Stating that Dwyer was in prison and that his appeal was now on hold, Mr Justice Clarke asked for an “expedited” hearing by the ECJ on his referral.

When that might be is not clear.

What will be particularly interesting is what the ECJ makes of the Supreme Court findings and observations in relation to privacy, given the strong, and consistent, stance it has taken on it.

In the words of Mr Justice Frank Clarke:

“While organised crime and terrorism may in some cases give rise to prior suspicion in advance of the commission of any particular specific crime, the type of serious crime with which these proceedings are concerned rarely involves any circumstances which could reasonably be known to investigating authorities in advance and which could lead to prior suspicion. It is, in my view, the experience of the members of the Irish courts dealing with criminal matters that some such cases have only been solved because of the availability of the type of data involved in these proceedings.

“It seems to me that cases of the type described, of which this case is a particular example, frequently involve serious offences against women, children and other vulnerable persons. In addition to the charge of murder of a vulnerable person, which is the subject of the underlying criminal proceedings involving Mr Dwyer, cases involving the grooming of children can often require similar methods for investigation and prosecution. As already noted, in a significant number of such cases, it would not be possible to detect, let alone adequately prosecute, the perpetrator without access to telephony data of the type with which this case is concerned. In other cases, the ability to mount a successful prosecution would be severely impaired.

“It seems particularly important to emphasise, therefore, that it is not possible to access that which has not been retained. If, on the basis of the argument put forward on behalf of Mr Dwyer, it is not permissible to have “universal” retention of data, notwithstanding the robustness of any access regime, then it follows that many of these serious crimes against women, children and other vulnerable persons will not be capable of detection or successful prosecution.

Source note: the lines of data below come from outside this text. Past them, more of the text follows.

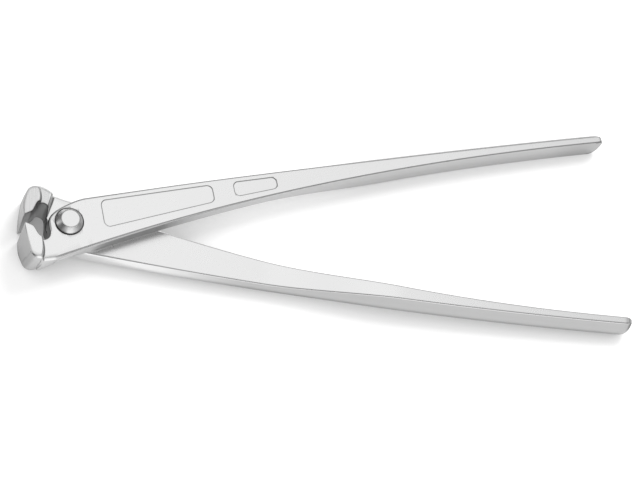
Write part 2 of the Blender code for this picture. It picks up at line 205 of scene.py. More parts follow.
class RivetSizes(bpy.types.PropertyGroup):
    """The rivet: a flat-topped cone for a head, a shank, and a low head formed on the back."""
    shank_radius: length("Shank radius", 0.0048, "Radius of the shank")
    bore_clearance: length("Bore clearance", 0.0003, "Between the shank and the bores")
    seat_gap: length("Seat gap", 0.0003, "Between the heads and the plates")
    head_radius: length("Head radius", 0.0062, "Radius of the foot of the head")
    face_radius: length("Face radius", 0.0043, "Radius of the flat on top of the head")
    head_rim: length("Head rim", 0.0003, "Height of the upright rim at the head's foot")
    face_round: length("Face round", 0.00022, "Rounding between the flat and the cone")
    cone_hollow: length("Cone hollow", 0.00008, "How far the cone is turned hollow")
    back_radius: length("Back radius", 0.0064, "Radius of the formed head on the back")
    back_height: length("Back height", 0.0014, "Height of the formed head on the back")
    back_rim: amount("Back rim", 0.35, "Height of the formed head's upright rim, as a share of its height")
    back_fullness: amount("Back fullness", 0.6, "1 for an elliptical dome, less for a fuller one")


class SteelLook(bpy.types.PropertyGroup):
    """The plated finish."""
    lever_tone: tone("Lever tone", 0.80, "Colour of the levers' plating")
    rivet_tone: tone("Rivet tone", 0.74, "Colour of the rivet's plating")
    lever_roughness: amount("Lever roughness", 0.28, "How blurred the levers' reflections are")
    rivet_roughness: amount("Rivet roughness", 0.22, "How blurred the rivet's reflections are")
    # Edge, crease and side shade are painted shade: they darken the plating on edges, in creases and on
    # upright sides
    edge_shade: amount("Edge shade", 0.55, "How much darker the plating is on a sharp edge")
    crease_shade: amount("Crease shade", 0.65, "How much darker the plating is in a crease")
    side_shade: amount("Side shade", 0.25, "How much darker the sides are, which stay as forged")
    side_roughness: amount("Side roughness", 0.10, "How much rougher the sides are")
    grind_shade: amount("Grinding shade", 0.16, "How much darker the ground lower faces of the jaws are")
    grind_streak: amount("Grinding streaks", 0.25, "Strength of the grinding streaks on those faces")
    cloud_size: length("Cloud size", 0.0110, "Size of the faint clouds in the plating")
    cloud_amount: amount("Cloud amount", 0.05, "Strength of the clouds")
    grain_size: length("Grain size", 0.00035, "Size of the blasted grain under the plating")
    grain_amount: amount("Grain amount", 0.05, "Strength of the grain in the roughness")
    lever_relief: amount("Lever relief", 0.12, "Strength of the grain's bumps on the levers")
    rivet_relief: amount("Rivet relief", 0.05, "Strength of the grain's bumps on the rivet")


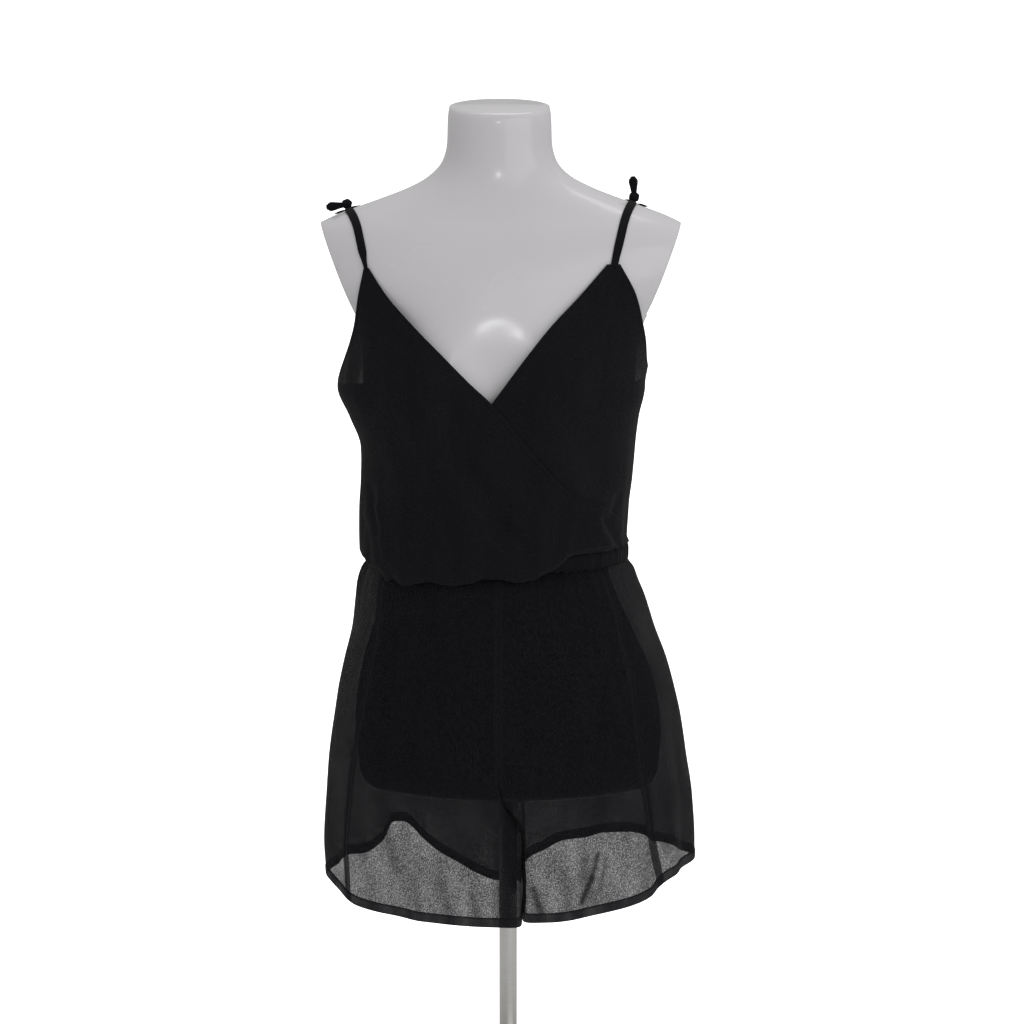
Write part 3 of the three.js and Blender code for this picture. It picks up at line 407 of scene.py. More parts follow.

“In the light of the evidence tendered in these proceedings and of the findings of fact which I propose that this court should make, it seems to me that significant regard would have to be attributed to the fact that many serious crimes against vulnerable people are most unlikely, on the undisputed evidence, to be capable of successful prosecution in the absence of a system of universal retention. In that context, I would consider that considerable weight must be attached to the undoubted rights of the victims of such crime, which rights will be impaired to a very significant degree indeed if it should prove impossible to detect or successfully prosecute the perpetrators of crimes against them.

“If, therefore, I were called on to resolve the issue of union law concerning whether a universal system of retention is, at least at the level of principle, permissible, I would hold that it is. To consider otherwise is to say that the very significant rights of the victims of serious crime, including many vulnerable victims, have to be set at nought.”